By Kenneth N. Green, CPA, MBA

 

Interest Rate Cuts

As 2024 began, the consensus among investors was that the Federal Reserve would cut interest rates three or four times this year, starting in June. Given that the last mile in the inflation battle is proving nettlesome, we have to consider that we may get just one, or perhaps no cuts in interest rates this year. Rather than fret what the impact of higher-for-longer interest rates might be, we believe that the markets will be positive for the balance of 2024 even with no cuts in rates. This is not to imply that there will be no volatility along the way as volatility is the price we pay for long-term gains.

If the Fed does not cut interest this year, it will likely be because inflation is not falling as quickly as they thought. Much of the recent decline in inflation has occurred in the consumer goods sector, where prices have been falling at the fastest pace since before the Great Recession of 2008-2009. This is not sustainable, especially since the dollar is no longer getting stronger which has kept import prices in check. Also, housing prices, the largest component of the Consumer Price Index, have been getting stronger. This will eventually feed into the CPI through a weird statistic known as Owner Equivalent Rent. Although on one actually pays O.E.R., it impacts the CPI with an approximate twelve-month lag.

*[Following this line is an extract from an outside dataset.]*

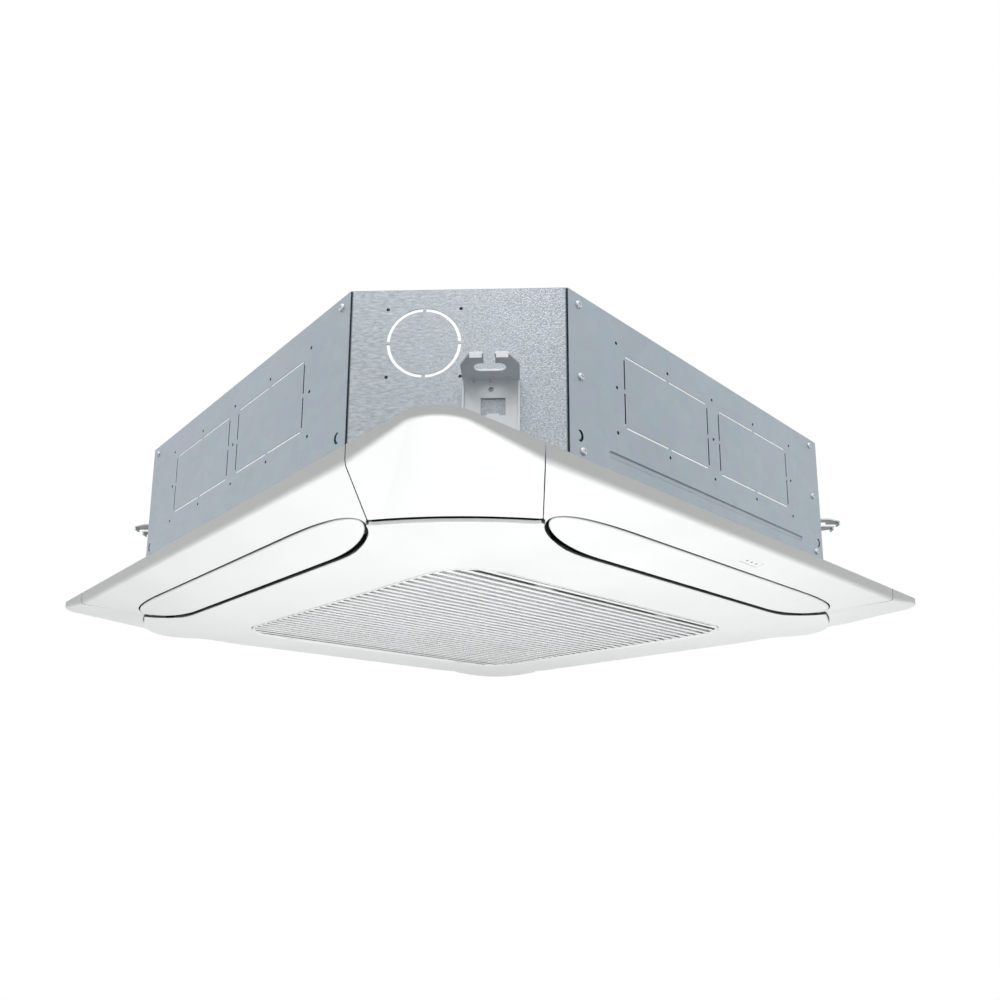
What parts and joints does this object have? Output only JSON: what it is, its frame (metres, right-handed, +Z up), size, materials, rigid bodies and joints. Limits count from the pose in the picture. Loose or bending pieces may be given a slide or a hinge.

The Fed took its target interest rate over 5% a year ago this month, a level many experts thought would hurt both the US and global economy. Instead, US economic growth didn’t just continue but accelerated as 2023 wore on, extending the expansion that persisted throughout the Fed rate-hike cycle starting in March 2022.

The markets have been fine with the higher interest rates since the start of 2023. Markets do not require rate cuts to do well. U.S. and international stock markets hit record highs in the first quarter of 2024. The April pull-back, largely due to inflation and geo-political concerns, has been erased as we write. Over the past several decades, stocks and bonds have done well following a Fed rate-hiking campaign, with the exception of the 2000-2002 bursting of the Technology bubble.

Although markets can react negatively at the beginning of a rate-hiking campaign, they tend to adjust to the new environment and resume their long-term growth as markets are influenced more by corporate earnings and economic growth than by Fed policy.

The bond market is currently pricing in one or two rate cuts by year-end and the Fed appears to be leaning toward doing so. Still, investors need to consider that in light of current healthy economic growth, and no recession in the forecast, that we may not get a rate cut in 2024, and that now is still a good time to invest good quality equities, as well as bonds, while maintaining a long-term outlook.

 

Market Risks

The S&P 500 finished April on a downbeat of -1.6%, and ended down 4.1% for the month, its worst monthly performance since June 2022. June 2022 was the month with peak inflation in this cycle as the annual change in the CPI was about 9%. Today the situation is better however, the rate of the decline in prices has stalled. The April sell-off may well have been due to investors’ taking profits after a strong five-month run from November 2023 to March 2024.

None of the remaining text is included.